C’è persino il baldacchino commissionato nel 1865-70 dal maharaja Khanderao Gaekwad, composto da 950mila perle con diamanti, rubini, zaffiri e smeraldi, per la tomba del profeta Maometto a Medina, ma mai uscito dall’India.
La definizione di «tesori» è quindi quanto mai appropriata per la mostra «Dai Gran Moghul ai Maharaja. Tesori della collezione Al Thani» (catalogo Skira), in programma dal 9 settembre al 7 gennaio a Palazzo Ducale e a cura di Amin Jaffer, conservatore capo della collezione, e di Giancarlo Calza, docente di Ca’ Foscari.
Epicentro della mostra, che riunisce gioielli della collezione di Abdullah Al Thani, della famiglia reale del Qatar, è l’India dell’impero Moghul (XVI-XVIII secolo), ma con le diramazioni che prima il colonialismo e poi la globalizzazione hanno comportato, con ricadute fino al XX secolo, come dimostra il collier di rubini e diamanti Nawanagar, dal nome del maharaja committente, realizzato da Cartier nel 1937.

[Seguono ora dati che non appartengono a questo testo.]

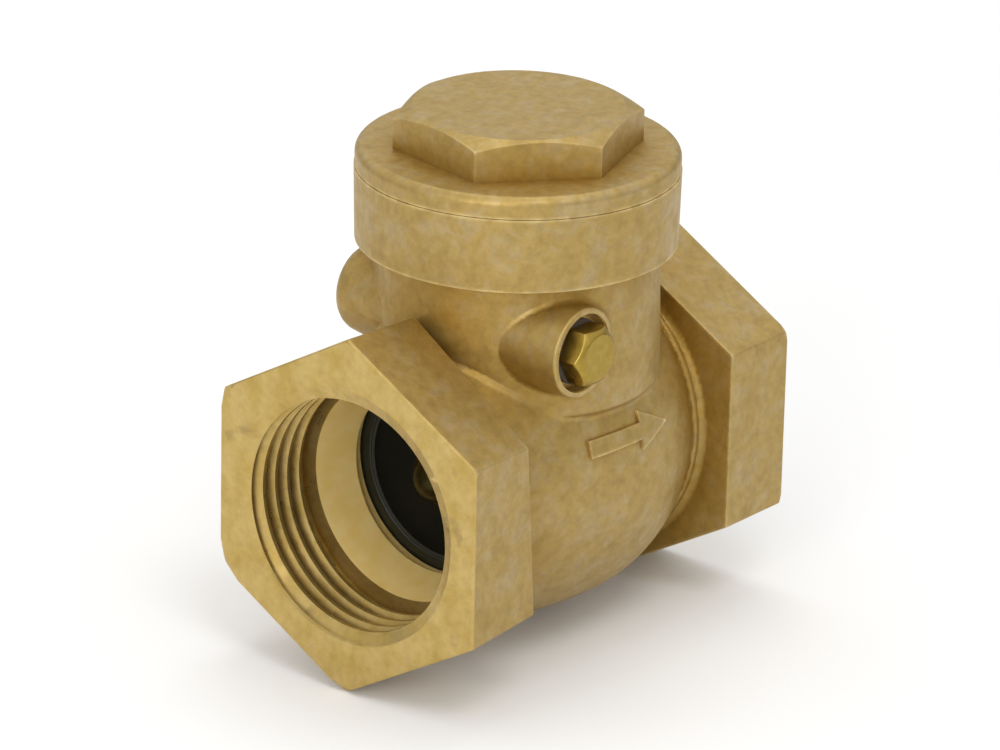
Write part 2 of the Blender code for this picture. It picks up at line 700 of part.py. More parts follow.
def make_holder(parts, brass, pivot):
    """The disc holder: a round plate with a lip round the seal, a stud behind and a screw hole in front."""
    lip_front = HOLDER_FLOOR - HOLDER_LIP_HEIGHT
    hole_r = SCREW_SHANK_R + THREAD_GAP
    hole_end = SCREW_TIP + REST_GAP
    profile = [
        (0, STUD_END),
        (STUD_R - STUD_EDGE, STUD_END),
        (STUD_R, STUD_END - STUD_EDGE),
        (STUD_R, HOLDER_BACK),
        (DISC_R - HOLDER_EDGE, HOLDER_BACK),
        (DISC_R, HOLDER_BACK - HOLDER_EDGE),
        (DISC_R, lip_front),
        (DISC_R - HOLDER_LIP, lip_front),
        (DISC_R - HOLDER_LIP, HOLDER_FLOOR),
        (hole_r, HOLDER_FLOOR),
        (hole_r, hole_end),
        (0, hole_end),
    ]
    holder = turned("disc_holder", profile, parts)
    holder.parent = pivot
    return settle(holder, brass)


def make_seal(parts, rubber, pivot):
    """The rubber seal: a flat sealing band round a shallow recess, where its screw and washer sit."""
    inner = SCREW_SHANK_R + REST_GAP
    recess_r = PORT_R - SEAL_FACE_INSET
    back = SEAL_FRONT + SEAL_THICKNESS
    profile = [
        (SEAL_R, back),
        (SEAL_R, SEAL_FRONT),
        (recess_r, SEAL_FRONT),
        (recess_r - SEAL_FACE_STEP, SEAL_FACE),
        (inner, SEAL_FACE),
        (inner, back),
    ]
    seal = turned("seal_disc", profile, parts)
    seal.parent = pivot
    return settle(seal, rubber)


def make_seal_screw(parts, brass, dark_steel, pivot):
    """The domed screw and its washer, which hold the seal against the holder."""
    inner = SCREW_SHANK_R + REST_GAP
    washer_profile = ring_profile(inner, SEAL_WASHER_R, SEAL_WASHER_FRONT, SEAL_WASHER_BACK)
    washer = turned("seal_washer", washer_profile, parts, SMALL_STEPS)
    washer.parent = pivot
    settle(washer, dark_steel)

    head_front = SCREW_HEAD_BACK - SCREW_HEAD_HEIGHT
    dome_r = (SCREW_HEAD_R**2 + SCREW_HEAD_HEIGHT**2) / (2 * SCREW_HEAD_HEIGHT)
    dome_angle = math.asin(SCREW_HEAD_R / dome_r)
    dome = arc((0, head_front + dome_r), dome_r, -math.pi / 2 + dome_angle, -math.pi / 2, 2 * ARC_STEPS)
    profile = [(0, SCREW_TIP), (SCREW_SHANK_R, SCREW_TIP), (SCREW_SHANK_R, SCREW_HEAD_BACK)]
    profile += dome[:-1]
    profile.append((0, head_front))
    screw = turned("seal_screw", profile, parts, SMALL_STEPS)
    screw.parent = pivot
    return settle(screw, brass)


def make_nut(parts, cutters, brass, pivot):
    """The nut and washer that hold the hanger's hub on the disc's stud."""
    inner = STUD_R + REST_GAP
    washer_end = NUT_WASHER_FRONT + NUT_WASHER_THICKNESS
    washer_profile = ring_profile(inner, NUT_WASHER_R, NUT_WASHER_FRONT, washer_end)
    washer = turned("nut_washer", washer_profile, parts, SMALL_STEPS)
    washer.parent = pivot
    settle(washer, brass)

    nut_end = NUT_FRONT + NUT_HEIGHT
    nut = chamfered_hexagon(
        "disc_nut", NUT_FLATS / 2, NUT_FRONT, nut_end, NUT_CHAMFER,
        HEX_CHAMFER_ANGLE, False, parts, cutters,
    )
    bore_profile = rod_profile(inner, NUT_FRONT - CUT_MARGIN, nut_end + CUT_MARGIN)
    bore = turned("nut_bore", bore_profile, cutters, SMALL_STEPS)
    cut(nut, bore)
    envelope = bpy.data.objects["disc_nut_corners"]
    for piece in (nut, bore, envelope):
        piece.parent = pivot
    return settle(nut, brass)


def main():
    clear_scene()
    parts = make_collection("swing_check_valve")
    cutters = make_collection("cutters")

    forged_brass = make_material("forged_brass", (0.42, 0.30, 0.12), 0.45, 1.0)
    turned_brass = make_material("turned_brass", (0.60, 0.44, 0.18), 0.28, 1.0)
    steel = make_material("pin_steel", (0.55, 0.55, 0.56), 0.30, 1.0)
    dark_steel = make_material("washer_steel", (0.10, 0.09, 0.07), 0.45, 1.0)
    rubber = make_material("seal_rubber", (0.012, 0.013, 0.012), 0.60, 0.0)
    fibre = make_material("gasket_fibre", (0.09, 0.07, 0.05), 0.85, 0.0)

    make_body(parts, cutters, forged_brass)
    make_cap(parts, cutters, forged_brass)
    make_gasket(parts, fibre)
    make_pin(parts, steel)
    make_plug(parts, cutters, turned_brass, fibre)

    flap_pivot = make_pivot("flap_pivot", (PIN_X, 0, PIN_Z), ALONG_SEAT, parts)
    behind, above = pin_from_seat()
    disc_pivot = make_pivot("disc_pivot", (above, 0, -behind), (0, 0, 0), parts, flap_pivot)
    make_hanger(parts, cutters, turned_brass, flap_pivot)
    make_holder(parts, turned_brass, disc_pivot)
    make_seal(parts, rubber, disc_pivot)
    make_seal_screw(parts, turned_brass, dark_steel, disc_pivot)
    make_nut(parts, cutters, turned_brass, disc_pivot)


main()
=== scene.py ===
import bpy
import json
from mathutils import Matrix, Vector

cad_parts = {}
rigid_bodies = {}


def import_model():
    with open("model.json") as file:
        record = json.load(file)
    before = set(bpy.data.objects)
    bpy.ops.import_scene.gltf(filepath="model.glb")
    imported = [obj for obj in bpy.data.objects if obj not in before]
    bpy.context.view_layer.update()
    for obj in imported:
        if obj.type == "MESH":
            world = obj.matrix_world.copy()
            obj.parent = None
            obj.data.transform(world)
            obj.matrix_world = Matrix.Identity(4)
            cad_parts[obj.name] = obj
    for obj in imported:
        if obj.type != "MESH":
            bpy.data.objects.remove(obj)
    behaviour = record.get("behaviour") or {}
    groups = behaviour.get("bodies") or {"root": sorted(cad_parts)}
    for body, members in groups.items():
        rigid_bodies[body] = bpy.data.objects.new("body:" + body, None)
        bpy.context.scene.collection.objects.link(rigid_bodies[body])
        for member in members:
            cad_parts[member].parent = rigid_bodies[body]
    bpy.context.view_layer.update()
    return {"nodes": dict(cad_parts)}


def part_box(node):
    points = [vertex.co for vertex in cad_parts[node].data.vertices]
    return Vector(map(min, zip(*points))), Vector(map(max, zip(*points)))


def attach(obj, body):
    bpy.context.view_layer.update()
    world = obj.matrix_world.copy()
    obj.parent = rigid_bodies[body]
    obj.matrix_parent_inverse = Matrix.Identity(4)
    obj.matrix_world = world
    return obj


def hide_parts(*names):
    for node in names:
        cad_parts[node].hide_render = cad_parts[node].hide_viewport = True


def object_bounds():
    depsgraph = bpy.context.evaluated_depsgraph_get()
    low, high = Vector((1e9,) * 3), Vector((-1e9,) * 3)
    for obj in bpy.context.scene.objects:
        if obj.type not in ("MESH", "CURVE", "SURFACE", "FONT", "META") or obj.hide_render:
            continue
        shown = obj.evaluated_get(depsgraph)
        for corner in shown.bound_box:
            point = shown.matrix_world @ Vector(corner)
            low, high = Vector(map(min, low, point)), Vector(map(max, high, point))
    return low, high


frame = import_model()
print("nodes:", sorted(frame["nodes"]))

# %% [markdown]
# The pieces are placed from the solids they stand for, so a few centres are measured from the nodes'
# boxes: the inlet face is at X = 0, the cap's middle gives the neck, and the hinge pin's middle gives the
# hinge.
# %% Measure the places to build from
import json
import math

import bmesh
import bpy
import numpy as np
from mathutils import Matrix, Vector

MM = 0.001


def middle_of(node):
    low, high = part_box(node)
    return (low + high) / 2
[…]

A prevalere è il significato simbolico, persino cosmico dei gioielli, oltre a quello sociale che connota la casta di provenienza. Emblema del potere, soprattutto, come il trono a forma di tigre di Tipu Sultan del 1787-93. È la ricchezza più sfrenata, anzi diamantina, come «Arcot II» che brillava sul décolleté della regina Charlotte, moglie di Giorgio III d’Inghilterra.